Information supplied
§ §

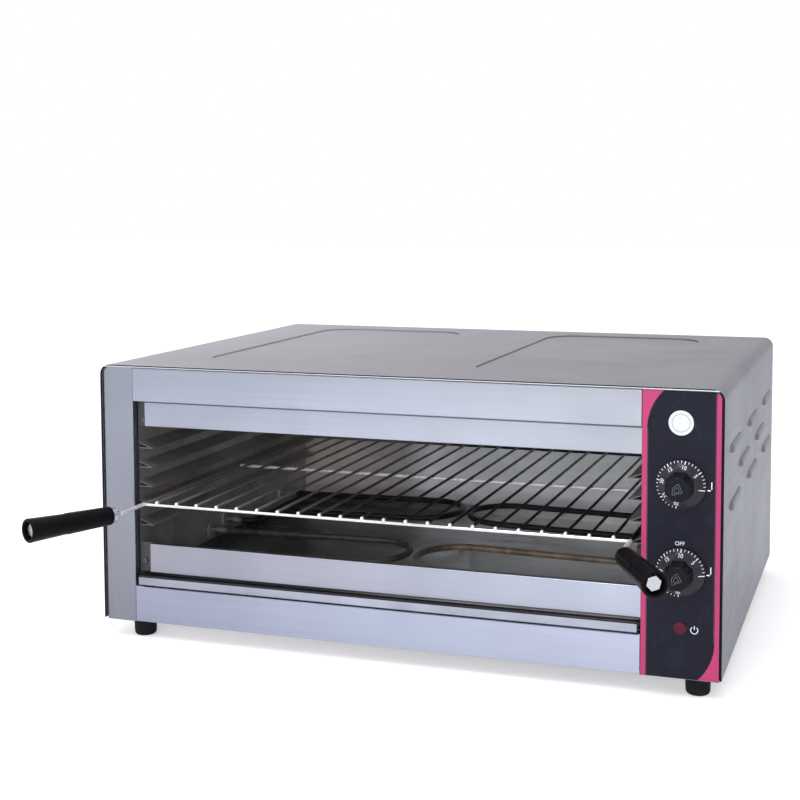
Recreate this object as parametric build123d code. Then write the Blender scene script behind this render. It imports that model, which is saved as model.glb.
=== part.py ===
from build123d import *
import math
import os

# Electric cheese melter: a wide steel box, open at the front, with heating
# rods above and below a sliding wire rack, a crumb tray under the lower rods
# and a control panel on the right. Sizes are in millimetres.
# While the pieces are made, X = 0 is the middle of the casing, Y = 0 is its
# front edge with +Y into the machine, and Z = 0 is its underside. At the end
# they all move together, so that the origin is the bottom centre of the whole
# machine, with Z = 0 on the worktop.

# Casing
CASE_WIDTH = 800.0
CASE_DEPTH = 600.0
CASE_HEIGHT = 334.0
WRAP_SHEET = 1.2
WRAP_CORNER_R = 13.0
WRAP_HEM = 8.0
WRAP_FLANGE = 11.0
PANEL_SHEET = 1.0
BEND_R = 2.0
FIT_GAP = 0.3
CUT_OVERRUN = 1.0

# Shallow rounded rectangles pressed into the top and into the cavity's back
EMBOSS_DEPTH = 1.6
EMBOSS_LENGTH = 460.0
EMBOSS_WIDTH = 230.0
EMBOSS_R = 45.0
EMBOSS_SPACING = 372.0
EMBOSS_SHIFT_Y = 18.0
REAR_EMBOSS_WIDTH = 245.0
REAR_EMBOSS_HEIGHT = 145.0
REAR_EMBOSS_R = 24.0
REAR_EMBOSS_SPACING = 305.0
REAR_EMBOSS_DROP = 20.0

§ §

What is expected
Output the listing above word for word.

Completed task
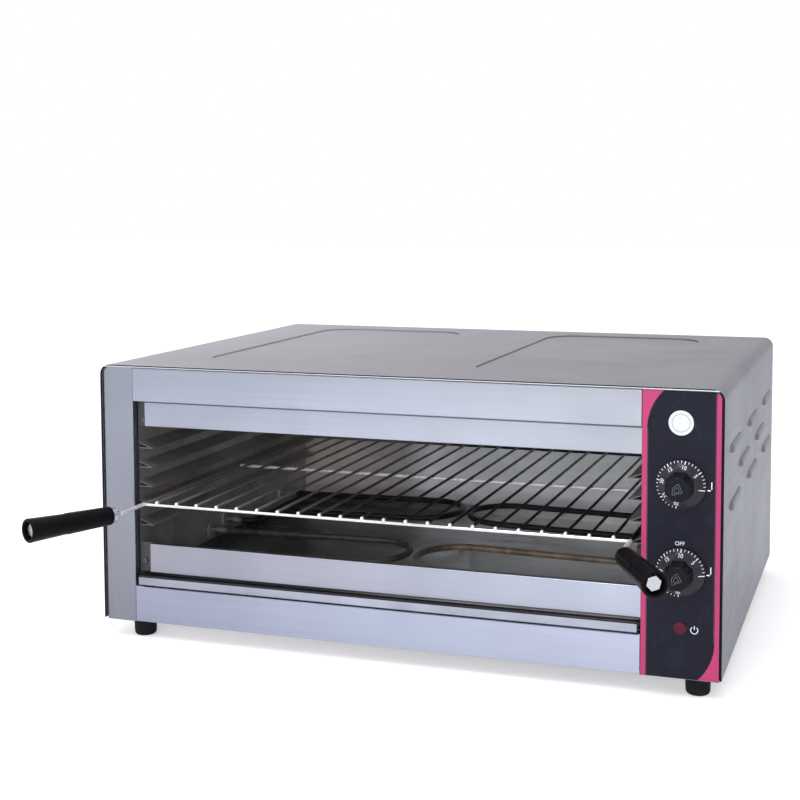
Recreate this object as parametric build123d code. Then write the Blender scene script behind this render. It imports that model, which is saved as model.glb.
=== part.py ===
from build123d import *
import math
import os

# Electric cheese melter: a wide steel box, open at the front, with heating
# rods above and below a sliding wire rack, a crumb tray under the lower rods
# and a control panel on the right. Sizes are in millimetres.
# While the pieces are made, X = 0 is the middle of the casing, Y = 0 is its
# front edge with +Y into the machine, and Z = 0 is its underside. At the end
# they all move together, so that the origin is the bottom centre of the whole
# machine, with Z = 0 on the worktop.

# Casing
CASE_WIDTH = 800.0
CASE_DEPTH = 600.0
CASE_HEIGHT = 334.0
WRAP_SHEET = 1.2
WRAP_CORNER_R = 13.0
WRAP_HEM = 8.0
WRAP_FLANGE = 11.0
PANEL_SHEET = 1.0
BEND_R = 2.0
FIT_GAP = 0.3
CUT_OVERRUN = 1.0

# Shallow rounded rectangles pressed into the top and into the cavity's back
EMBOSS_DEPTH = 1.6
EMBOSS_LENGTH = 460.0
EMBOSS_WIDTH = 230.0
EMBOSS_R = 45.0
EMBOSS_SPACING = 372.0
EMBOSS_SHIFT_Y = 18.0
REAR_EMBOSS_WIDTH = 245.0
REAR_EMBOSS_HEIGHT = 145.0
REAR_EMBOSS_R = 24.0
REAR_EMBOSS_SPACING = 305.0
REAR_EMBOSS_DROP = 20.0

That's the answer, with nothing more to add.